How does the experience of an annular solar eclipse compare to a total solar eclipse? In particular, what does it look like to take a glimpse of an annular solar eclipse with the naked eye? How dark does the ambient light in the enviornment become compared to a total eclipse? I have personally seen a total solar eclipse, and I was impressed by how dark the environment became and how the sun appeared. Does an annular solar eclipse have similar features?
EDIT: Thanks for the input so far, everyone. The related question, Will just a glimpse (less than a second) of sun during partial solar eclipse damage eyes?, is good to know, but not quiet the same question I am asking. I've edited my question for greater clarity. @notovny's comment answers my question. It seems that the moon cannot be discerned with the naked eye (when quickly glimpsed). Nor is the darkening of the ambient outdoor light as impressive as a total solar eclipse.

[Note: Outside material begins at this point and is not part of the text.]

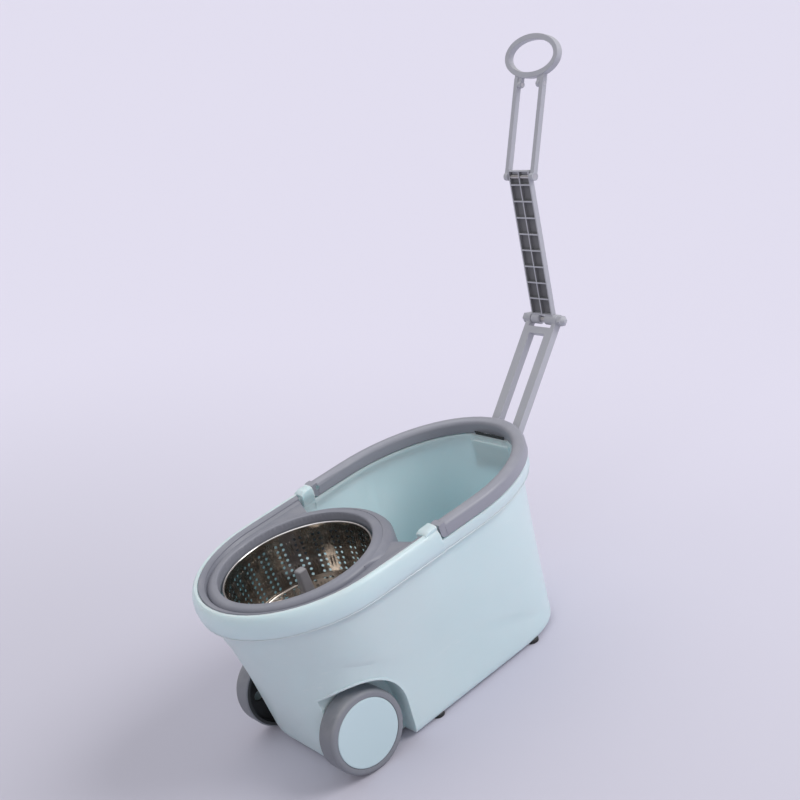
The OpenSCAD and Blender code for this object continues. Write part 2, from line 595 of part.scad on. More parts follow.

I saw the '17 total eclipse and was awed. I had been expecting the same experience for the '23 eclipse, but just recently realized that an annular eclipse is not the same as a total eclipse. I was curious how much I needed to temper my expectations. Sounds like I should not be expecting the same level of awe.
Safety note: I understand it is very dangerous to stare at an annular eclipse with the naked eye. I intend to only glimpse the sun for a moment. I have purchased special solar eclipse viewing glasses for prolonged viewing.